• What is being asked
Which lines below hold the word "part"? Copy all of them.
*** Dataset excerpt ***
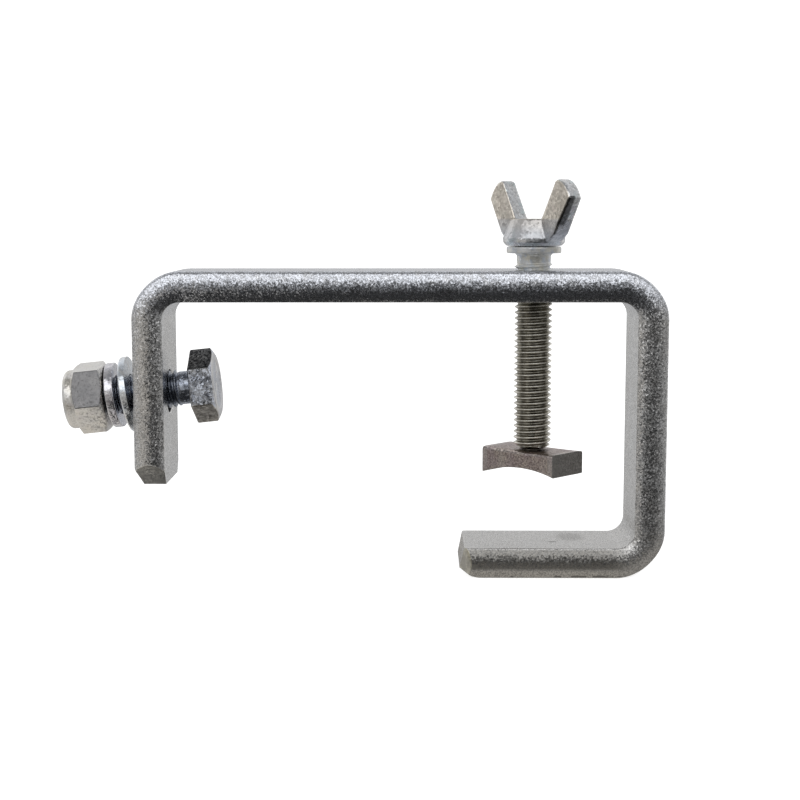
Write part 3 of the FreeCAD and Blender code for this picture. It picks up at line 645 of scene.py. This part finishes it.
class Finish:
    """A material's nodes, built up call by call. Lengths in its patterns are in mm."""

    def __init__(self, name):
        self.material = bpy.data.materials.new(name)
        self.material.use_nodes = True
        self.tree = self.material.node_tree
        self.tree.nodes.clear()
        coordinates = self.node("ShaderNodeTexCoord")
        scale = self.node("ShaderNodeVectorMath", operation="SCALE")
        scale.inputs["Scale"].default_value = 1 / MM
        self.link(coordinates.outputs["Object"], scale.inputs[0])
        self.place = scale.outputs[0]

    def node(self, kind, **settings):
        node = self.tree.nodes.new(kind)
        for key, value in settings.items():
            setattr(node, key, value)
        return node

    def link(self, output, socket):
        self.tree.links.new(output, socket)

    def feed(self, socket, value):
        """Puts a number, a colour or another node's output into a socket."""
        if isinstance(value, bpy.types.NodeSocket):
            self.link(value, socket)
        elif isinstance(value, (tuple, list)) and len(value) == 3 and socket.type == "RGBA":
            socket.default_value = (*value, 1)
        else:
            socket.default_value = value

    def stretched(self, scales):
        """The place, scaled differently along each axis."""
        node = self.node("ShaderNodeVectorMath", operation="MULTIPLY")
        self.link(self.place, node.inputs[0])
        node.inputs[1].default_value = scales
        return node.outputs[0]

    def noise(self, size, detail=2.0, roughness=0.55, place=None, colour=False):
        """Noise whose features are about size mm across."""
        node = self.node("ShaderNodeTexNoise")
        self.link(place or self.place, node.inputs["Vector"])
        node.inputs["Scale"].default_value = 1 / size
        node.inputs["Detail"].default_value = detail
        node.inputs["Roughness"].default_value = roughness
        return node.outputs["Color" if colour else "Fac"]

    def cells(self, size, place=None, output="Distance", feature="F1"):
        node = self.node("ShaderNodeTexVoronoi", feature=feature)
        self.link(place or self.place, node.inputs["Vector"])
        node.inputs["Scale"].default_value = 1 / size
        return node.outputs[output]

    def calc(self, operation, first, second=0.0, third=None):
        node = self.node("ShaderNodeMath", operation=operation)
        self.feed(node.inputs[0], first)
        self.feed(node.inputs[1], second)
        if third is not None:
            self.feed(node.inputs[2], third)
        return node.outputs[0]

    def both(self, first, second):
        """The part where two masks overlap."""
        return self.calc("MULTIPLY", first, second)

    def ranged(self, value, start, end, low=0.0, high=1.0, smooth_step=True):
        node = self.node("ShaderNodeMapRange")
        node.interpolation_type = "SMOOTHSTEP" if smooth_step else "LINEAR"
        self.feed(node.inputs["Value"], value)
        self.feed(node.inputs["From Min"], start)
        self.feed(node.inputs["From Max"], end)
        self.feed(node.inputs["To Min"], low)
        self.feed(node.inputs["To Max"], high)
        return node.outputs["Result"]

    def mixed(self, factor, first, second, blend="MIX"):
        node = self.node("ShaderNodeMix", data_type="RGBA", blend_type=blend)
        self.feed(node.inputs["Factor"], factor)
        self.feed(node.inputs[6], first)
        self.feed(node.inputs[7], second)
        return node.outputs[2]

    def tinted(self, colour, mask, share, tint):
        """The colour, with a share of the tint where the mask is 1."""
        return self.mixed(self.calc("MULTIPLY", mask, share), colour, tint)

    def axis(self, name):
        """One coordinate of the place, in mm."""
        node = self.node("ShaderNodeSeparateXYZ")
        self.link(self.place, node.inputs[0])
        return node.outputs[name]

    def beyond(self, direction, reach):
        """1 where the place lies further than reach mm in a direction, 0 elsewhere."""
        node = self.node("ShaderNodeVectorMath", operation="DOT_PRODUCT")
        self.link(self.place, node.inputs[0])
        node.inputs[1].default_value = direction
        return self.calc("GREATER_THAN", node.outputs["Value"], reach)

    def spot(self, centre, radii):
        """1 inside a soft-edged egg shape, 0 outside it."""
        offset = self.node("ShaderNodeVectorMath", operation="SUBTRACT")
        self.link(self.place, offset.inputs[0])
        offset.inputs[1].default_value = centre
        share = self.node("ShaderNodeVectorMath", operation="DIVIDE")
        self.link(offset.outputs[0], share.inputs[0])
        share.inputs[1].default_value = radii
        reach = self.node("ShaderNodeVectorMath", operation="LENGTH")
        self.link(share.outputs[0], reach.inputs[0])
        return self.ranged(reach.outputs["Value"], 0.4, 1.0, 1, 0)

    def facets(self, size, tilt):
        """Normals of a crystalline skin, where every cell about size mm across leans its
        own way."""
        normal = self.cells(size, output="Color")
        steps = (("SUBTRACT", (0.5, 0.5, 0.5)), ("MULTIPLY", (2 * tilt,) * 3),
                 ("ADD", self.node("ShaderNodeNewGeometry").outputs["Normal"]),
                 ("NORMALIZE", None))
        for operation, value in steps:
            node = self.node("ShaderNodeVectorMath", operation=operation)
            self.link(normal, node.inputs[0])
            if value is not None:
                self.feed(node.inputs[1], value)
            normal = node.outputs[0]
        return normal

    def bump(self, height, depth, normal=None, strength=1.0):
        """Surface relief: depth in mm of a height that runs from 0 to 1."""
        node = self.node("ShaderNodeBump")
        self.feed(node.inputs["Height"], height)
        node.inputs["Distance"].default_value = depth * MM
        node.inputs["Strength"].default_value = strength
        if normal is not None:
            self.link(normal, node.inputs["Normal"])
        return node.outputs["Normal"]

    def edges(self, low=0.51, high=0.56):
        """1 on convex edges, 0 elsewhere."""
        node = self.node("ShaderNodeNewGeometry")
        return self.ranged(node.outputs["Pointiness"], low, high)

    def shade(self, colour, roughness, normal=None, metallic=1.0, **others):
        shader = self.node("ShaderNodeBsdfPrincipled")
        self.feed(shader.inputs["Base Color"], colour)
        self.feed(shader.inputs["Roughness"], roughness)
        self.feed(shader.inputs["Metallic"], metallic)
        if normal is not None:
            self.link(normal, shader.inputs["Normal"])
        for key, value in others.items():
            self.feed(shader.inputs[key.replace("_", " ").title()], value)
        output = self.node("ShaderNodeOutputMaterial")
        self.link(shader.outputs[0], output.inputs["Surface"])
        return self.material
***
• Answer
Write part 3 of the FreeCAD and Blender code for this picture. It picks up at line 645 of scene.py. This part finishes it.
        """The part where two masks overlap."""